Hinton’s first book, “From the War on Poverty to the War on Crime: The Making of Mass Incarceration in America,” traces mass incarceration to the Reagan administration’s War on Drugs and the Johnson administration’s War on Poverty. Hinton cited legislation such as the Violent Crime Control and Law Enforcement Act of 1994, which made multibillion-dollar investments into policing and prisons. Passed with bipartisan support, she characterizes such legislation as “preemptive” and based upon assumptions made by federal policy makers rather than responses to legitimate crime.
Hinton explained, “[policymakers] targeted the group that they determined was responsible for the nation’s crime … young Black men between the ages of 15 and 25.”
Hinton described crime control policies as a “self-fulfilling process” wherein preemptive policing targeting Black men motivates Black rebellion that is met with further policing.
Flowe and Hinton further described ongoing arrests, detention, and deportations by Immigration and Customs Enforcement (ICE) under the Trump administration as demonstrative of preemptive policing.
“Now, if you’re a migrant, you’re a potential criminal, even though we know that crime rates are very low among migrants.
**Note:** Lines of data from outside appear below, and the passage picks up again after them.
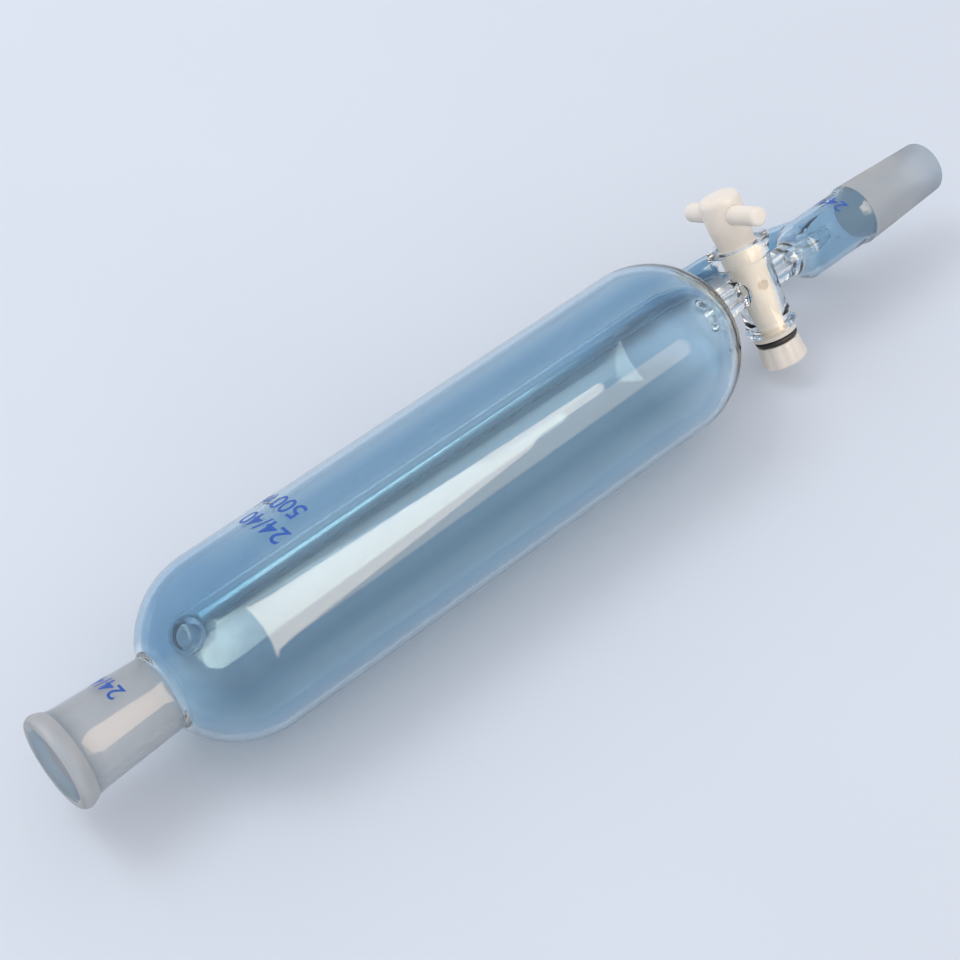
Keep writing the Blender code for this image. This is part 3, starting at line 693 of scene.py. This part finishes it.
def washerPiece(material):
    top, thickness, radius, bore = (washerValues[key] for key in ("top", "thickness", "radius", "bore"))
    bottom = top - thickness
    profile = eased([(top - 0.9, bore), (top, bore), (top, radius), (bottom, radius), (bottom, bore),
                     (top - 0.9, bore)], 0.35)[:-1]
    piece = turnedLoop("plugWasher", profile, stopcock, alongPlug, alongFunnel, washerValues["steps"])
    return dressed(piece, material, "seal_stack", "ptfe", "plug_washer")


def ringPiece(material):
    top, thickness, radius, bore = (ringValues[key] for key in ("top", "thickness", "radius", "bore"))
    half, rounding = thickness / 2, ringValues["rounding"]
    angle = np.radians(np.linspace(90, -90, 13))
    outer = np.stack([top - half + half * np.sin(angle), radius - half + half * np.cos(angle)], 1)
    inner = np.stack([top - half - half * np.sin(angle), bore + rounding * (1 - np.cos(angle))], 1)
    profile = joined(outer, inner)[:-1]
    piece = turnedLoop("sealRing", profile, stopcock, alongPlug, alongFunnel, ringValues["steps"])
    return dressed(piece, material, "seal_stack", "black_rubber", "seal_ring")


def nutPiece(material):
    # Turned, then fluted: the outer skin sinks by the flutes' depth times the square of
    # (1 - cos(flutes times the turn)) / 2
    top, bottom, bore = nutValues["top"], nutValues["bottom"], nutValues["bore"]
    upper, lower, rounding = nutValues["topRadius"], nutValues["bottomRadius"], nutValues["rounding"]
    angle = np.radians(np.linspace(0, 90, 9))
    rim = np.stack([bottom + rounding * (1 - np.sin(angle)), lower - rounding * (1 - np.cos(angle))], 1)
    outer = joined(eased([(top, bore + 1.0), (top, upper), (bottom + rounding, lower)], 0.5), rim,
                   eased([(bottom, lower - rounding), (bottom, bore + 0.5), (bottom + 0.5, bore)], 0.3))
    inner = straight((bottom + 0.5, bore), (top - 0.5, bore), 8)
    profile = joined(outer, inner, np.array([[top - 0.1, bore + 0.5]]))
    steps = nutValues["steps"]
    rows = turnedRows(profile, stopcock, alongPlug, alongFunnel, steps)
    turn = np.linspace(0, 2 * math.pi, steps, endpoint=False)
    outward = rows - stopcock - ((rows - stopcock) @ alongPlug)[..., None] * alongPlug
    outward /= np.linalg.norm(outward, axis=2)[..., None]
    onSkin = step(upper - 1.5, upper - 0.5, profile[:, 1])[:, None]
    flute = nutValues["fluteDepth"] * (0.5 - 0.5 * np.cos(nutValues["flutes"] * turn)) ** 2 * onSkin
    piece = skin("plugNut", rows - mm * flute[..., None] * outward, loop=True)
    return dressed(piece, material, "nut", "ptfe", "plug_nut")


def dressed(piece, material, body, slot, *nodes):
    piece.data.materials.clear()
    piece.data.materials.append(material)
    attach(piece, body)
    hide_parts(*nodes)
    return piece


# The glass's zones and tint

# Painted reflections: lighter and darker bands laid into the glass's tint, running its whole length:
# (reach, half width, change). The reach is measured along an axis between the stopcock's and the side arm's
paintedLightTurn = math.radians(20.4)
paintedLightAxis = math.cos(paintedLightTurn) * alongPlug + math.sin(paintedLightTurn) * toSideArm
paintedReflectionBands = [(22.0, 4.5, 0.12), (7.0, 3.0, -0.08), (-15.0, 2.6, 0.12), (-21.5, 2.6, -0.12),
             (-27.5, 2.0, 0.10)]
# Amounts of blue tint; the back's amount and the side arm's rise towards the tap are painted light and shade
tintAndShadeValues = {"vessel": 0.46, "back": 0.41, "shoulder": 0.3, "calmShoulder": 0.6, "chamber": 0.93,
              "arm": 0.1, "armPaintedShade": 0.88}
gleamValues = {"ends": 0.6, "port": 0.35}
wavesAtEnd = 0.6

# Each zone fades in between two stations, radii or reaches, in millimetres
fades = {"shoulder": (62, 92), "back": (-14, 24), "shoulderBack": (-12, 12), "vessel": (41, 44),
         "belowVessel": (284, 290), "chamber": (329, 334), "pastDripTube": (4.2, 4.6), "offBody": (33.5, 35),
         "offChamber": (12.5, 14.5), "towardTap": (215, 300), "pastLip": (7, 9), "offLip": (13.4, 13.9),
         "pastPort": (58, 70), "base": (274, 284), "belowBase": (292, 296), "outletArm": (316, 320),
         "crown": (332, 336), "aroundPort": (10, 24), "softened": (270, 282), "belowSoftened": (288, 292),
         "pastBore": (41, 43), "offBore": (12.2, 13.2), "coneTip": (384, 402), "deepInBore": (5, 13)}


def rising(key, places):
    return step(*fades[key], places)


def between(start, end, places):
    return rising(start, places) * (1 - rising(end, places))


def placesOf(points):
    # Station, distance from the funnel's axis, reach towards the side arm and reach along the painted light's
    # axis, all in millimetres
    offset = (points.reshape(-1, 3) - mouth) / mm
    return offset[:, 0], np.linalg.norm(offset[:, 1:], axis=1), offset @ toSideArm, offset @ paintedLightAxis


def groundFaces(mesh):
    # Ground glass is the socket's bore, its bead and the outside of the cone
    centres = np.zeros(len(mesh.polygons) * 3)
    mesh.polygons.foreach_get("center", centres)
    station, radius, _, _ = placesOf(centres)
    large, taper, neck = (socketValues[key] for key in ("largeBore", "taper", "neckStation"))
    inSocket = (station > 4.0) & (station < neck + 0.1) & (radius < large - taper * station + 0.5)
    cone = coneValues["large"] - (station - coneValues["start"]) * taper
    alongCone = (station > coneValues["start"]) & (station < coneValues["end"] - 0.6)
    onCone = alongCone & (radius > cone - 0.9)
    onBead = (station < 6.2) & (radius > 13.6)
    return inSocket | onCone | onBead


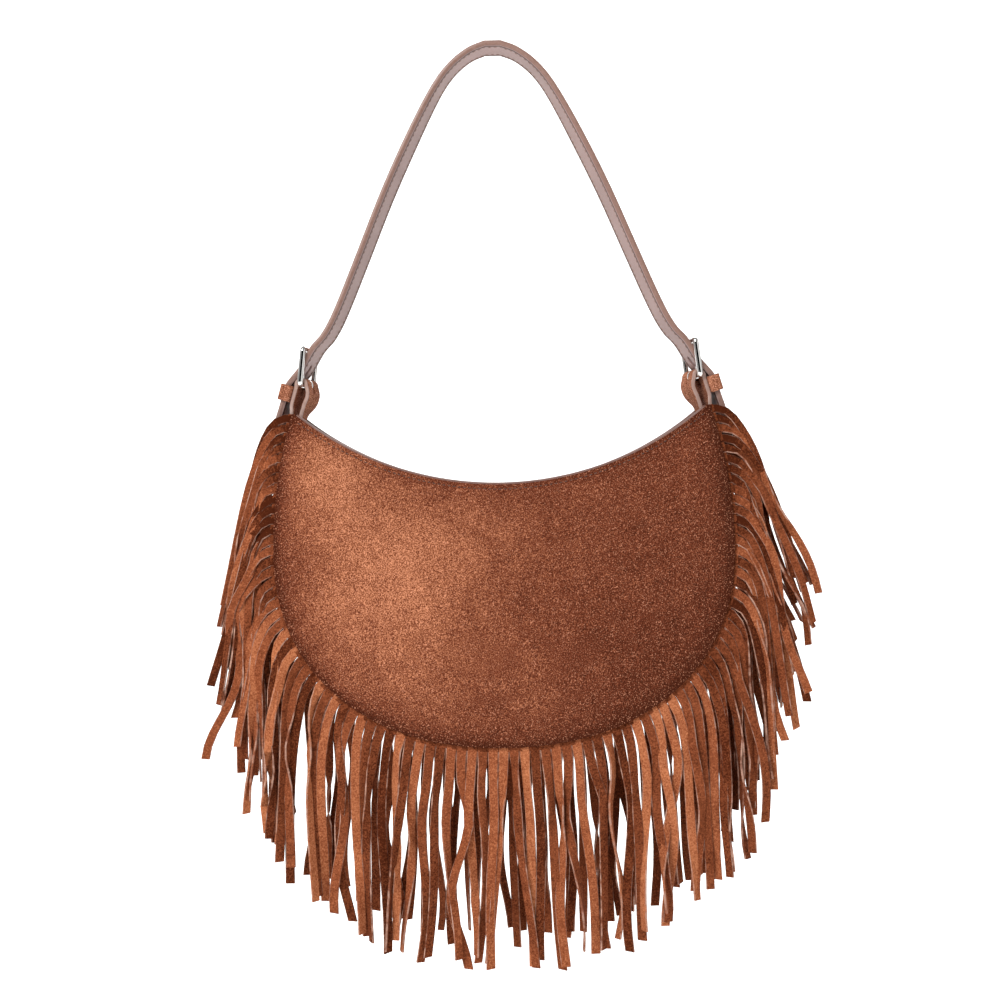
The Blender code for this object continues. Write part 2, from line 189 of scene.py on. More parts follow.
paper, paper_tree, paper_shader = new_material("paper", 0.95, Emission_Strength=0.5)
paper_shader.inputs["Emission Color"].default_value = (1, 1, 1, 1)
wire_up(
    paper_tree, paper_shader,
    blend_colours(paper_tree, grain(paper_tree, 90), (0.93, 0.93, 0.93), (0.955, 0.955, 0.955)),
)
FLOOR_Z = cad_box[0][2] - FLOOR_BELOW
sweep = [(SWEEP_NEAR, FLOOR_Z), (SWEEP_BEND, FLOOR_Z)]
sweep += [
    (SWEEP_BEND + SWEEP_RADIUS * math.sin(t), FLOOR_Z + SWEEP_RADIUS * (1 - math.cos(t)))
    for t in np.linspace(0.1, math.pi / 2, 12)
]
sweep.append((SWEEP_BEND + SWEEP_RADIUS, SWEEP_TOP))
paper_mesh = bpy.data.meshes.new("paper_sweep")
paper_mesh.from_pydata(
    [(x, y, z) for y, z in sweep for x in (-SWEEP_WIDE, SWEEP_WIDE)],
    [],
    [(2 * i, 2 * i + 1, 2 * i + 3, 2 * i + 2) for i in range(len(sweep) - 1)],
)
paper_mesh.materials.append(paper)
paper_mesh.shade_smooth()
paper_sweep = bpy.data.objects.new("paper_sweep", paper_mesh)
bpy.context.scene.collection.objects.link(paper_sweep)

# a dark card behind the camera, which only the polished metal mirrors
black, _, black_shader = new_material("black_card", 1.0)
black_shader.inputs["Base Color"].default_value = (0.004, 0.004, 0.004, 1)
black_shader.inputs["Specular IOR Level"].default_value = 0.0
bpy.ops.mesh.primitive_plane_add(size=1, location=(0, -1.6, 0.1), rotation=(math.pi / 2, 0, 0))
card = bpy.context.object
card.name = "black_card"
card.scale = (2.6, 2.4, 1)
card.data.materials.append(black)
card.visible_camera = card.visible_diffuse = card.visible_shadow = False


# --- Front and back panel --------------------------------------------------------
# Brushed brown suede cut to a crescent. Each panel is domed between the seam and the
# mouth's edge, and sags a little in soft dents.

HALF_WIDTH = 0.139
DEPTH_BELOW = 0.1194
ROUNDNESS = 2.2
CORNER_Z = 0.084
NARROWING = 1.7
MOUTH_HALF = 0.1245
MOUTH_END_Z = 0.083
MOUTH_SAG = 0.0445
CORNER_HALF_DEPTH = 0.0125
BOTTOM_HALF_DEPTH = 0.028
PANEL_BULGE = 0.009
SUEDE = 0.0016
FRINGE_SUEDE = 0.0013
GAP = 0.0003
SEAM_INSET = 0.0002
PANEL_OFF = GAP + FRINGE_SUEDE + GAP + SUEDE / 2
MOUTH_Y = CORNER_HALF_DEPTH + PANEL_OFF


def crescent_outline():
    """The seam's line from the left corner under the body to the right one."""
    turn = np.linspace(0, math.pi / 2, 200)
    x = HALF_WIDTH * np.sin(turn) ** (2 / ROUNDNESS)
    z = -DEPTH_BELOW * np.cos(turn) ** (2 / ROUNDNESS)
    top_z = np.linspace(0, CORNER_Z, 60)[1:]
    top_x = HALF_WIDTH - NARROWING * top_z ** 2
    half = np.stack([np.concatenate([x, top_x]), np.concatenate([z, top_z])], axis=1)
    return np.vstack([half[:0:-1] * (-1, 1), half])


def mouth_arc():
    """The mouth's hollow edge, an arc from corner to corner."""
    radius = (MOUTH_HALF ** 2 + MOUTH_SAG ** 2) / (2 * MOUTH_SAG)
    reach = math.asin(MOUTH_HALF / radius)
    turn = np.linspace(-reach, reach, 301)
    low = MOUTH_END_Z - MOUTH_SAG
    return np.stack([radius * np.sin(turn), low + radius * (1 - np.cos(turn))], axis=1)


OUTLINE = crescent_outline()
MOUTH = mouth_arc()


def resample(line, shares):
    """Points at the given shares of a line's length."""
    steps = np.linalg.norm(np.diff(line, axis=0), axis=1)
    length = np.concatenate([[0], np.cumsum(steps)])
    at = np.array(shares) * length[-1]
    return np.stack([np.interp(at, length, line[:, k]) for k in range(line.shape[1])], axis=1)


def seam_point(u, inward=0.0):
    """A point of the seam at share u of its length, moved inwards by a distance."""
    before, here, after = resample(OUTLINE, [max(0, u - 0.004), u, min(1, u + 0.004)])
    run = (after - before) / np.linalg.norm(after - before)
    return here + inward * np.array([-run[1], run[0]])


def half_depth(u):
    """Half the gusset's width at share u of the seam."""
    deeper = BOTTOM_HALF_DEPTH - CORNER_HALF_DEPTH
    return CORNER_HALF_DEPTH + deeper * math.sin(math.pi * u) ** 0.8


def panel_point(u, v, inward=0.0, edge=0.0):
    """A point of the front panel, v from 0 at the seam to 1 at the mouth."""
    low, high = seam_point(u, edge), resample(MOUTH, [u])[0]
    x, z = low + (high - low) * v
    depth = (half_depth(u) + PANEL_OFF) * (1 - v) + MOUTH_Y * v
    dome = PANEL_BULGE * math.sin(math.pi * v) * math.sin(math.pi * u) ** 0.7
    return x, -(depth + dome - inward), z


def column_height(u):
    return float(np.linalg.norm(resample(MOUTH, [u])[0] - seam_point(u)))


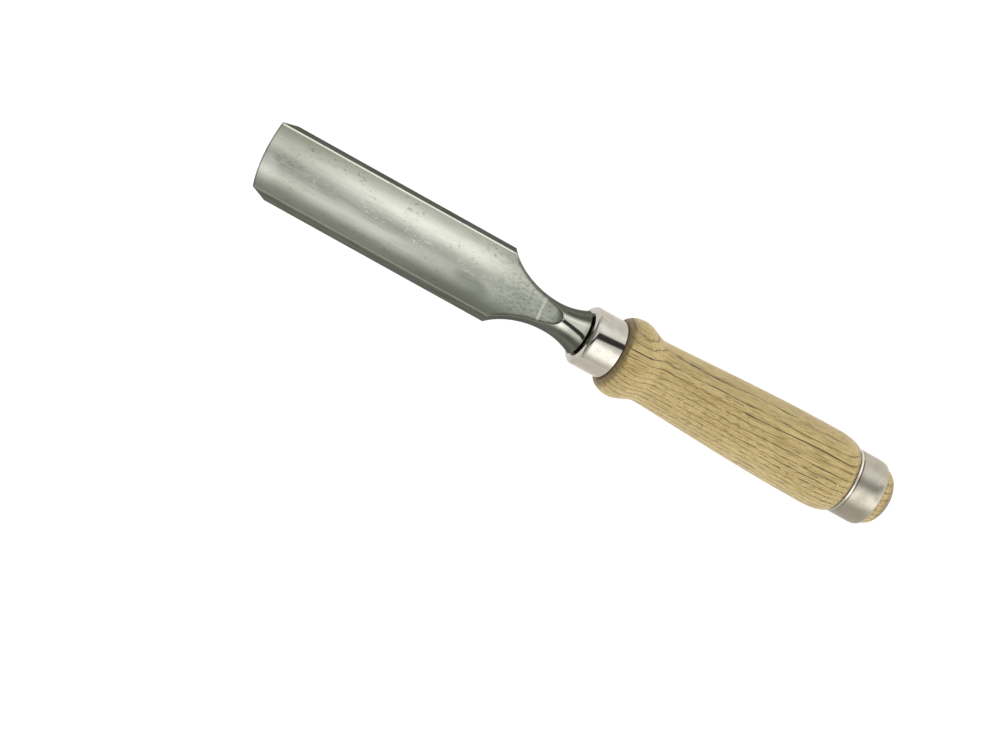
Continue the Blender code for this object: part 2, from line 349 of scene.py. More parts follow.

It’s the myth-making that continues,” Hinton said.
Hinton published her second book, “America on Fire: The Untold History of Police Violence and Black Rebellion Since the 1960s,” in 2021. Countering the media’s portrayal of confrontation between Black residents and police as senseless “riot,” Hinton draws on archival material of over 2000 uprisings to recharacterize the events as politically charged “Black rebellion” responding to institutional violence.
“We need to discontinue the practice of seeing these incidents of collective violence of riots as they’ve been called, in part because that language labels them criminal … then the only response is more police and more incarceration, which is, of course, the very thing that the people who participated in these events were rebelling against,” she said.
Hinton frames Black rebellions as “logical extension[s] of the freedom struggle” that are often met with police violence. She noted that 96% of the protests during the summer of 2020 were entirely nonviolent, yet police often responded with force, including tear gas and arrests.
“Protest for racial justice, whether it’s violent or nonviolent, has always been labelled a criminal act … if you appear to be challenging the white supremacist status quo, that is a criminal act,” Hinton said.
Hinton also spoke about American law enforcement’s role in training “colonial governments” in tactics of suppression, citing the use of tear gas against protestors as a tool that originated in Selma and is now witnessed transnationally.
“Chemical weapons used against protesters throughout the 20th century, of course, are … very much adopted by the Israeli government and used against Palestinians,” she said.
Hinton also described the essential role of the 2020 protests in bringing systemic racism into the public eye.
“There was a real reckoning with the history of racial exploitation in this country … That was very, very scary to people who do not want to see this country as a multiracial democracy,” Hinton said.
Citing Michelle Alexander’s book, “The New Jim Crow,” Flowe added that the state responds to moments of racial progress with attempts to “correct” it by recreating “racial caste systems.” Flowe believes the Trump administration’s deployment of police violence is one such attempt.
“[Trump] makes this pronouncement about, if you’re a police officer, do whatever you want,” Flowe said.
Flowe also asked Hinton about her work as co-founder of the recently created Institute on Policing, Incarceration, and Public Safety. Hinton stated that the initiative aims to do community-based work to not just theorize, but realize, a more just and equitable society.
“If we understand these policies as a set of decisions, that means that they can also be undone. As a scholar of mass criminalization, I think it was my ethical duty to not only work with directly impacted people … but also being at an extremely well-resourced university like Yale that itself was built from slavery, it’s my responsibility to help try to redistribute resources back to communities,” Hinton said.